A sus ciento dos años, que se dice pronto, el maestro Crémer, el genial y siempre joven Crémer, nos ha dicho adiós, dándonos muchas lecciones de vida. Siempre lo recordaremos con cariño a aquel hombre valiente, con quien compartimos alguna que otra comida de fin de año en León. Que para eso el Diario obsequiaba y sigue ofreciendo a sus colaboradores un ágape de confraternización periodística. Que todo sea por la libertad de expresión.
La filosofía de Victoriano consistía en la de vivir. Vivir y dejar vivir. Qué extraordinario. Resulta tan difícil vivir en este teatro de la crueldad en el que las bestias humanas, demasiado humanas, se zampan a diario. “Un mundo en que diariamente se come vagina asada con salsa verde o sexo de recién nacido flagelado y enfurecido, tal como sale del sexo materno”, decía el lúcido tarado Artaud.
Crémer fue un vitalista y un estoico, que vivió para contarnos muchas cosas. No como los faramalleros, que se la dan de vividores, y no han vivido un carajo. “Si lo que se escribe no es autobiografía, no es nada”, solía decir este periodista-escritor, que tanto nos ha enseñado. A uno le gustaría llegar a sus años como él llegó. Daríamos cualquier cosa, suponiendo que pudiéramos dar algo, por tener su lucidez y vitalidad. Sólo siendo como él fue, se puede llegar a su edad. Uno siente una gran admiración por alguien que vivió y encima nos lo supo contar. Vivir y morir en León. Amar y escribir en León. León como hálito vital. León como tierra de inspiración/respiración y persistencia de la memoria.

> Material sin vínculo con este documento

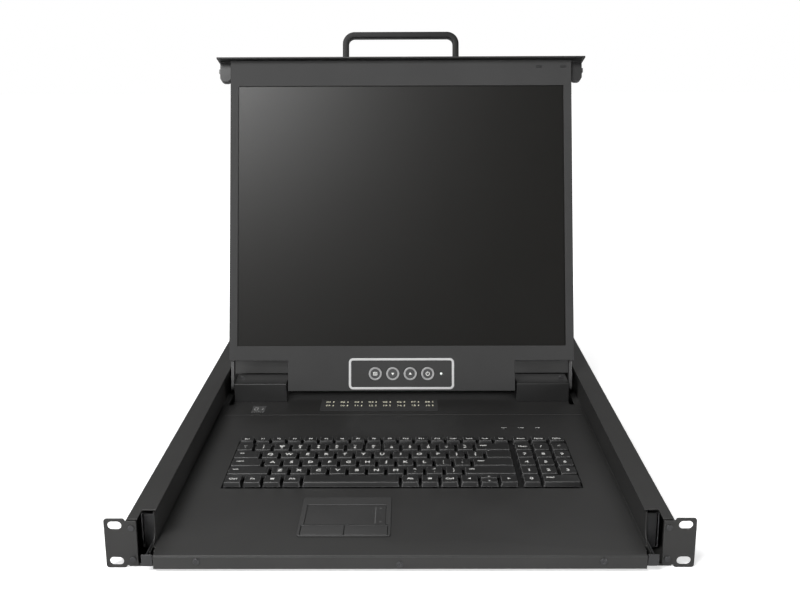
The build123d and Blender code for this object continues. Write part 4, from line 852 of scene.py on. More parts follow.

Uno no puede ser un gran novelista cuando no ha vivido casi nada, porque nada interesante tiene que contar. Luego no nos engañemos ni dejemos engañarnos. Crémer fue capaz de contarnos muchas cosas de su vida, y contárnoslas bien, lo cual es una maravilla para el lector.
Dicho sea de paso, entre mis escritores preferidos figuran Henry Miller y Antonin Artaud, amén de rapazonas como Anaïs Nin, la musa-amante de Henry, y Simone de Beauvoir, que fue la mujer-amiga de Sartre…
A determinados escritores, o juntadores de letras, les sigue pareciendo que esto de contar su vida es demasiado vulgar o pretencioso o poco literario, y no encaja en los cánones artísticos de vayan ustedes a saber qué fantásticas literaturas, novelines rosa, historias interminables, verborrea por un tubo catódico, intertextualidad amorosa... A uno le sigue conmoviendo Henry Miller por lo que tiene de autobiográfico. Sus Trópicos de Cáncer y Capricornio, Días tranquilos en Clichy o El coloso de Marusi son espléndidos ejercicios vitales.
El propio Umbral, insuperable en aquellas sus crónicas diarias, siempre se nos mostró autobiográfico. Y es entonces cuando sentimos la fuerza de la literatura, el poder de la palabra, la belleza de la escritura. Como sentimos la muerte del maestro Crémer en lo más hondo de nuestro espíritu.